In nine of the districts, in-kind donations totaled more than $2 million over the past decade.
The rankings appeared to be a measure of which districts had been most competitive over the past 10 years, since many of the districts that received the most in-kind contributions had alternated between Republican and Democratic control.
"Ray was running a quick analysis on inking contributions made to house races over the last decade and thought you'd find it interesting which districts were on top," Troy Judy, Ohio House Speaker Batchelder's chief of staff, wrote in an email.
DiRossi wrote back a few minutes later, expressing surprise at the position of two districts on the list. "But we have made significant improvements to many HDs [House districts] on this list.

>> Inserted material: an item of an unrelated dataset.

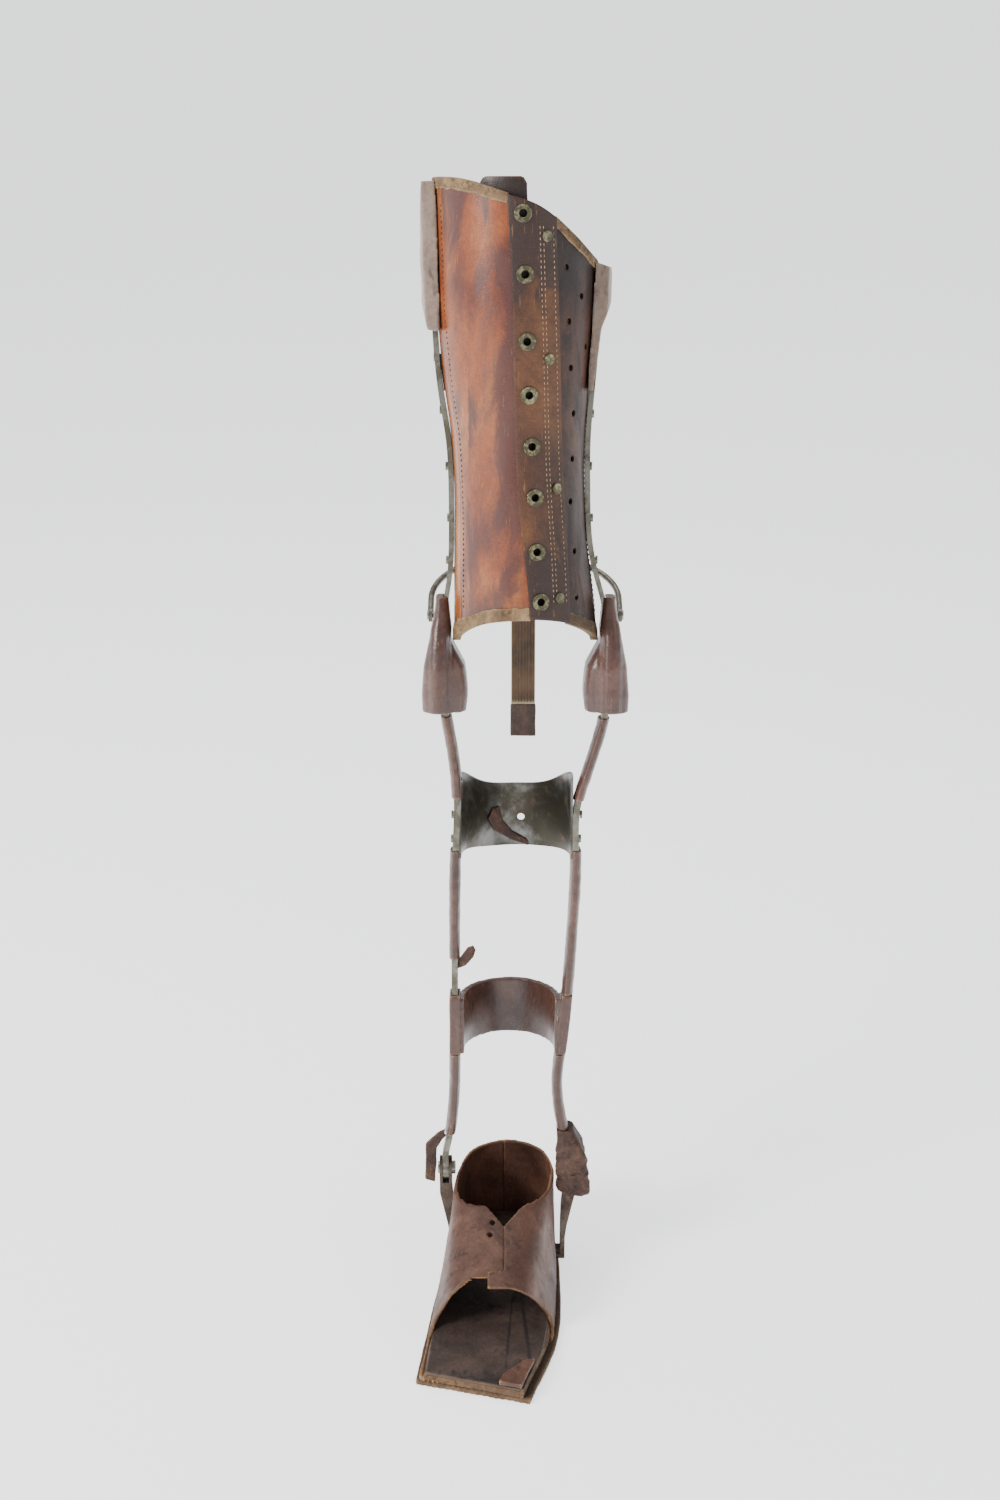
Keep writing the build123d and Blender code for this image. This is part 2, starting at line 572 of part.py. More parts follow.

Hopefully saving millions over the coming years," he added.
DiRossi’s comment seemed to suggest that the new maps would be less competitive and thus require fewer campaign donations — a potential savings of millions of dollars.
"It's 1AM—go to bed you political junkies," Heather Mann, another of the state's redistricting staffers, wrote back.
Dittoe said the contribution statistics were sent to several people, and that since the redistricting maps had already been completed by the time the email was sent, the statistics could not have prompted any changes in the maps.
DiRossi and Mann, who is currently a deputy legal counsel in Batchelder’s office, were each paid $105,000 in public money for a few months of redistricting work, according to public documents obtained by the Ohio Campaign for Accountable Redistricting.
Anything said about redistricting by politicians can be used as evidence in a legal challenge of a mapping plan, so politicians are typically warned to keep silent in public about redistricting plans. In a ProPublica interview last week, Georgia Congressman Lynn Westmoreland, a point man for the Republicans' redistricting effort, said congressional delegations were briefed on redistricting protocol and warned that whatever they said could be used in court.
Westmoreland said he also warned members of Congress to work as a team and “not to get greedy.”
“Pigs get fat; hogs get slaughtered,” he said.